In the fine printing community, there is a slight kerfuffle around the aesthetic difference between type designed for letterpress printing and type designed for digital or offset printing. With the rise of photopolymer printing, many designers are using digital-native typefaces to print on film, which inevitably results in bulky, inelegant letterforms, as a digital type design doesn’t account for the cross-sectional distribution of ink-on-paper.

The first typefaces adapted for phototypesetting and digital printing were, as a rule, too light and too spindly. They were also, generally, somewhat malformed. While high-quality metal typefaces were cut slightly differently at various sizes—so 18 pt. Bembo was not simply a scaled up facsimile of 10 pt.
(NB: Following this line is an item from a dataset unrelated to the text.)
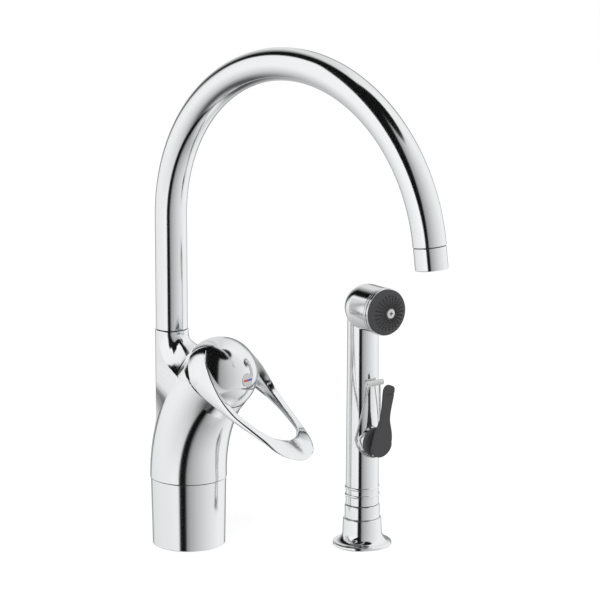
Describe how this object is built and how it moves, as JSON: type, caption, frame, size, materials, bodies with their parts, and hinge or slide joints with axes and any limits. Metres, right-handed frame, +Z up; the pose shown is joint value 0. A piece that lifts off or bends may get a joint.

Bembo (or vice versa), but somewhat elaborated upon—digital typefaces had no such subtlety.

At any rate, this is all a very long way of saying, one of the first Django projects I put together was a little typography-training game. Rather than using digital copies of the typefaces, though, I scanned each letter-form from a specimen book of English Monotype that a friend let me borrow. Other than that, there’s not that much to it. I haven’t had this hosted live in awhile, but I recently started looking into Amazon Web Services, which made setting up an ec2 instance a snap.

At any rate, try your hand: Classic Typefaces. I killed the instance, as it was too expensive to keep running after my free year. Thought I’d use it for other things too, but mostly use Heroku now. Anyhow, it’s damn old now.